Stick technique may be a different story but then again, it is what it is. I play with the edge of the stick on the edge of the highhat and there are a lot of wood chips flying, and I also play with the tip of the stick in the center of the high hat. It all depends on the sound or feel your trying to get.
 

Deathmetalconga

Platinum Member
Your foot should be in-line with the pedal, not sideways. When I am on ride, I play heel-down, unless I am playing 8th notes with my left foot, in which case I play heel-up.

I also play heel-up when I am playing the hats, but I do not remove my left foot from the pedal when I play the hats with my hands. Varying the pressure between the hats, but keeping them closed, adds texture to what I play on the hats.
 

CCdrummer

Senior Member
Thanks guys!

I was learning Red Barchetta and there is that one bar of tricky open hi hat close to the end of the song and I just couldn't do it heel up.
 

CCdrummer

Senior Member
The thing is, what I am discovering is that using the left foot to keep time (once you get it down) makes everything else so much better. Your time really improves, especially when doing more complex fills.

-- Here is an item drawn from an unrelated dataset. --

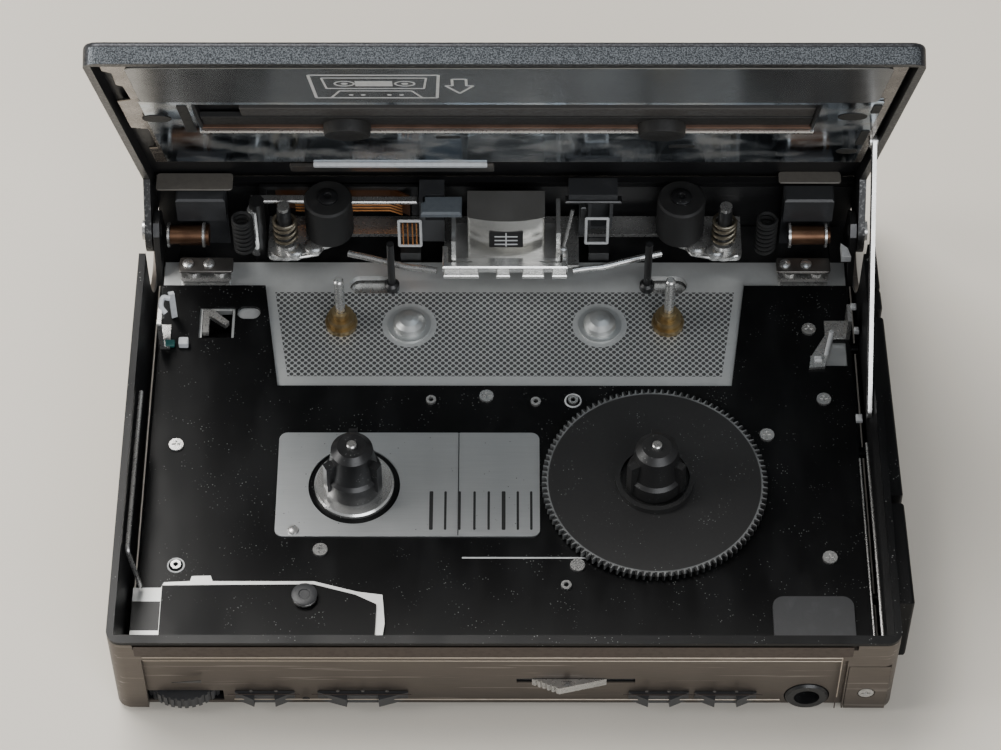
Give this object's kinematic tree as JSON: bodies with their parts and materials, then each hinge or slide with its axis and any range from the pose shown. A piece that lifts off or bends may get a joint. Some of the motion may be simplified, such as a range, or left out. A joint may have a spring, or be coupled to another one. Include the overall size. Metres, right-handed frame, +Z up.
{
  "type": "portable cassette player",
  "caption": "Palm-sized tape cassette player with a hinged lid held open, spindles, capstans, head carriage, sliding front controls and side keys.",
  "frame": {"origin": "centre of the case's flat bottom, on the surface it stands on", "axes": "+X to the right seen from the front, +Y back towards the hinge, +Z up"},
  "size_m": [0.109, 0.0874, 0.0823],
  "materials": {
    "fascia_metal": "satin",
    "black_metal": "satin",
    "black_gloss": "gloss",
    "steel": "satin",
    "dark_steel": "satin",
    "light_sheet": "satin",
    "brushed_label": "brushed",
    "grey_plastic": "matt",
    "black_plastic": "matt",
    "chrome": "polished",
    "brass": "satin",
    "rubber": "matt",
    "board_green": "matt",
    "cell_wrap": "gloss",
    "copper_wire": "satin",
    "ribbon": "satin",
    "lid_metal": "satin",
    "mirror_metal": "polished"
  },
  "bodies": {
    "case": {"main_case": "fascia_metal", "rim_trim": "black_gloss", "bottom_pan": "black_metal", "case_screws": "steel", "chassis_plate": "light_sheet", "deck_plate": "black_gloss", "label_plate": "brushed_label", "domed_studs": "light_sheet", "deck_fasteners": "steel", "front_tab": "grey_plastic", "fixed_posts": "steel", "capstan_bushings": "brass", "motor": "steel", "drive_belt": "rubber", "circuit_board": "board_green", "flat_cell": "cell_wrap", "front_socket": "black_plastic", "corner_plate": "fascia_metal", "side_end_piece": "black_gloss", "rear_floor": "dark_steel", "guide_pins": "black_plastic", "corner_blocks": "grey_plastic", "wound_coils": "copper_wire", "ribbon_cable": "ribbon", "deck_clips": "steel", "hinge_brackets": "dark_steel", "hinge_pins": "steel"},
    "lid": {"lid_shell": "lid_metal", "lid_panel": "grey_plastic", "lid_plate": "mirror_metal", "lid_tray": "black_plastic", "lid_springs": "steel", "stay_stud": "steel"},
    "stay_arm": {"stay_arm": "steel"},
    "slider": {"open_slider": "steel"},
    "latch": {"latch_lever": "chrome", "latch_cover": "black_plastic"},
    "wheel": {"volume_wheel": "grey_plastic"},
    "switch_1": {"switch_knob_1": "grey_plastic"},
    "switch_2": {"switch_knob_2": "grey_plastic"},
    "switch_3": {"switch_knob_3": "grey_plastic"},
    "switch_4": {"switch_knob_4": "grey_plastic"},
    "stop_key": {"stop_key": "black_gloss"},
    "play_key": {"play_key": "black_gloss"},
    "mode_key": {"mode_key": "black_gloss"},
    "left_reel": {"left_spindle": "black_plastic", "left_reel_base": "chrome"},
    "right_reel": {"right_spindle": "black_plastic"},
    "capstan_left": {"capstan_left": "steel"},
    "capstan_right": {"capstan_right": "steel"},
    "motor_rotor": {"motor_pulley": "brass"},
    "head_carriage": {"head_carriage": "steel", "head_bracket": "chrome", "tape_head": "dark_steel", "head_blocks": "grey_plastic", "post_springs": "brass"},
    "pinch_arm_left": {"pinch_arm_left": "steel"},
    "pinch_arm_right": {"pinch_arm_right": "steel"},
    "pinch_roller_left": {"pinch_roller_left": "rubber"},
    "pinch_roller_right": {"pinch_roller_right": "rubber"}
  },
  "joints": [
    {"name": "lid_hinge", "type": "hinge", "parent": "case", "child": "lid", "pos_m": [0, 0.03355, 0.0117], "axis": [-1, 0, 0], "range_deg": [-62.6, 0]},
    {"name": "stay_pivot", "type": "hinge", "parent": "lid", "child": "stay_arm", "pos_m": [0.0515, 0.02619, 0.04111], "axis": [-1, 0, 0], "range_deg": [0, 101]},
    {"name": "slider_slide", "type": "slide", "parent": "case", "child": "slider", "axis": [1, 0, 0], "range_m": [0, 0.0034], "stiffness_N_per_m": 60},
    {"name": "latch_pivot", "type": "hinge", "parent": "case", "child": "latch", "pos_m": [-0.0275, -0.02795, 0.0071], "axis": [0, 0, 1], "range_deg": [0, 3]},
    {"name": "volume_turn", "type": "hinge", "parent": "case", "child": "wheel", "pos_m": [-0.0438, -0.03595, 0.0029], "axis": [0, 0, 1], "range_deg": [-140, 140]},
    {"name": "switch_1_slide", "type": "slide", "parent": "case", "child": "switch_1", "axis": [-1, 0, 0], "range_m": [0, 0.0016]},
    {"name": "switch_2_slide", "type": "slide", "parent": "case", "child": "switch_2", "axis": [1, 0, 0], "range_m": [0, 0.003]},
    {"name": "switch_3_slide", "type": "slide", "parent": "case", "child": "switch_3", "axis": [-1, 0, 0], "range_m": [0, 0.002]},
    {"name": "switch_4_slide", "type": "slide", "parent": "case", "child": "switch_4", "axis": [1, 0, 0], "range_m": [0, 0.002]},
    {"name": "stop_key_press", "type": "slide", "parent": "case", "child": "stop_key", "axis": [-1, 0, 0], "range_m": [0, 0.0005], "stiffness_N_per_m": 400},
    {"name": "play_key_press", "type": "slide", "parent": "case", "child": "play_key", "axis": [-1, 0, 0], "range_m": [0, 0.0005], "stiffness_N_per_m": 400},
    {"name": "mode_key_press", "type": "slide", "parent": "case", "child": "mode_key", "axis": [-1, 0, 0], "range_m": [0, 0.0005], "stiffness_N_per_m": 400},
    {"name": "left_reel_turn", "type": "hinge", "parent": "case", "child": "left_reel", "pos_m": [-0.02125, -0.00875, 0.0116], "axis": [0, 0, 1], "continuous": true},
    {"name": "right_reel_turn", "type": "hinge", "parent": "case", "child": "right_reel", "pos_m": [0.02125, -0.00875, 0.0116], "axis": [0, 0, 1], "continuous": true},
    {"name": "capstan_left_turn", "type": "hinge", "parent": "case", "child": "capstan_left", "pos_m": [-0.024, 0.02035, 0.0116], "axis": [0, 0, 1], "continuous": true},
    {"name": "capstan_right_turn", "type": "hinge", "parent": "case", "child": "capstan_right", "pos_m": [0.024, 0.02035, 0.0116], "axis": [0, 0, 1], "continuous": true},
    {"name": "motor_turn", "type": "hinge", "parent": "case", "child": "motor_rotor", "pos_m": [0, 0.00465, 0.0036], "axis": [0, 0, 1], "continuous": true},
    {"name": "head_slide", "type": "slide", "parent": "case", "child": "head_carriage", "axis": [0, -1, 0], "range_m": [0, 0.0065]},
    {"name": "pinch_left_swing", "type": "hinge", "parent": "head_carriage", "child": "pinch_arm_left", "pos_m": [-0.0324, 0.03255, 0.0116], "axis": [0, 0, -1], "range_deg": [0, 30]},
    {"name": "pinch_right_swing", "type": "hinge", "parent": "head_carriage", "child": "pinch_arm_right", "pos_m": [0.0324, 0.03255, 0.0116], "axis": [0, 0, 1], "range_deg": [0, 30]},
    {"name": "roller_left_turn", "type": "hinge", "parent": "pinch_arm_left", "child": "pinch_roller_left", "pos_m": [-0.026, 0.03495, 0.0126], "axis": [0, 0, 1], "continuous": true},
    {"name": "roller_right_turn", "type": "hinge", "parent": "pinch_arm_right", "child": "pinch_roller_right", "pos_m": [0.026, 0.03495, 0.0126], "axis": [0, 0, 1], "continuous": true}
  ],
  "couplings": [
    {"joint": "stay_pivot", "follows": "lid_hinge", "ratio": -1.609},
    {"joint": "latch_pivot", "follows": "slider_slide", "rad_per_m": 15.3},
    {"joint": "capstan_left_turn", "follows": "motor_turn", "ratio": 0.2085},
    {"joint": "capstan_right_turn", "follows": "motor_turn", "ratio": 0.2085}
  ]
}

I remember taking lessons back in the seventies, my teacher had me doing open hi hat stuff while playing on it, but we never used the left foot while playing on the ride or doing other patterns, probably because he couldn't do it.l
 

AtomicFlapjack

Senior Member
I noticed when teaching my girlfriend how to play open hat notes the other day that I play heel up, and move the ball of my foot only very slightly, and the toes. I tend to use my hole leg whilst keeping a quarter pulse, which is probably bad. And that sentence cue's a ramble...
I've been learning for over a year and realised I wanted to have better left foot limb independence. Whenever I watch pros and they constantly keep a quarter or eight note count whilst playing ridiculous stuff, I'm just like 'how?!'. So back to basics for me, playing eighths on the ride, quarter pulse on the hats, simple kick drum patterns (no e's or a's). Just alternating between different beats, but importantly, I've realised, making sure I know which beat I am changing to the next bar, rather than just playing whatever feels natural.
 

CCdrummer

Senior Member
I Whenever I watch pros and they constantly keep a quarter or eight note count whilst playing ridiculous stuff, I'm just like 'how?!'. So back to basics for me, playing eighths on the ride, quarter pulse on the hats, simple kick drum patterns (no e's or a's). Just alternating between different beats, but importantly, I've realised, making sure I know which beat I am changing to the next bar, rather than just playing whatever feels natural.

Yes, I noticed this for a long time but never did it as I didn't have the discipline to start over at the basics, but I realize now how important it is so like you, I am back to the basics.
 

Deathmetalconga

Platinum Member
The thing is, what I am discovering is that using the left foot to keep time (once you get it down) makes everything else so much better. Your time really improves, especially when doing more complex fills.

I remember taking lessons back in the seventies, my teacher had me doing open hi hat stuff while playing on it, but we never used the left foot while playing on the ride or doing other patterns, probably because he couldn't do it.l

Yes, keeping that quarter or eighth note pulse going is a great rhythmic anchor. I never, ever stop doing it and I vary it now with a foot clave or foot tambourine. The left foot has so many possibilities.
 

N.I.B.

Senior Member
For some reason, I can't seem to adjust my foot properly either. It may sound like bad advice, but don't limit yourself with one technique. If you like to use your hats while playing ride patterns, I reccomend playing heel up and playing the notes with leg strokes as appose to ankles. And when you want an open hi-hat sizzle, play heel down and simply raise the ball of your foot. In some songs it'll be neccesary to switch back and fourth, but it works for me. Hope it helps you man.

And also, when you're holding your hi-hats closed with your foot, try to keep pressure at the top of the pedal using the ball of your foot to hold the pedal down. This takes a bit more energy, but I've found it's a much more efficient way of getting solid notes from closed hats.

Agree 120% with this. Keep your foot aligned with the pedal, but feel free to change your positioning within that position if you want different hi-hat sounds.
 

Bo Eder

Platinum Member
Maybe it's not a technique issue, but an ergonomic issue. Check out Billy Ward's DVD, "Big Time". In the beginning he talks about his set-up, and says if you were just sitting in a chair getting ready to eat, where you're legs are comfortably are where they should be when you play. His point is that some people have the hi-hat too far in, or out in left field somewhere. If you treat both pedals as equidistant apart, then you're striking a balance between the legs and things should be easier to execute. It also opens up your chest so you can relax the upper body more as well. It was interesting, and when I tried putting my hi-hat out a little more (it was too much in towards me), my groove really opened up too.

It would be good if you posted a video of your hi-hat playing so we could see what your issues are in order to make a good recommendation.
 

KirbyM

Senior Member
In the past 5 years, I have gone back to a single bass drum and single pedal. I found that I needed to concentrate on technique vs. a huge amount of equipment. When I played with double bass drums, my hi-hat was so far away that it seemed like a distant, small, island nation. I really enjoy the hi-hat being closer to me with the single bass drum set-up. Not too close, not too far away, juuust right !!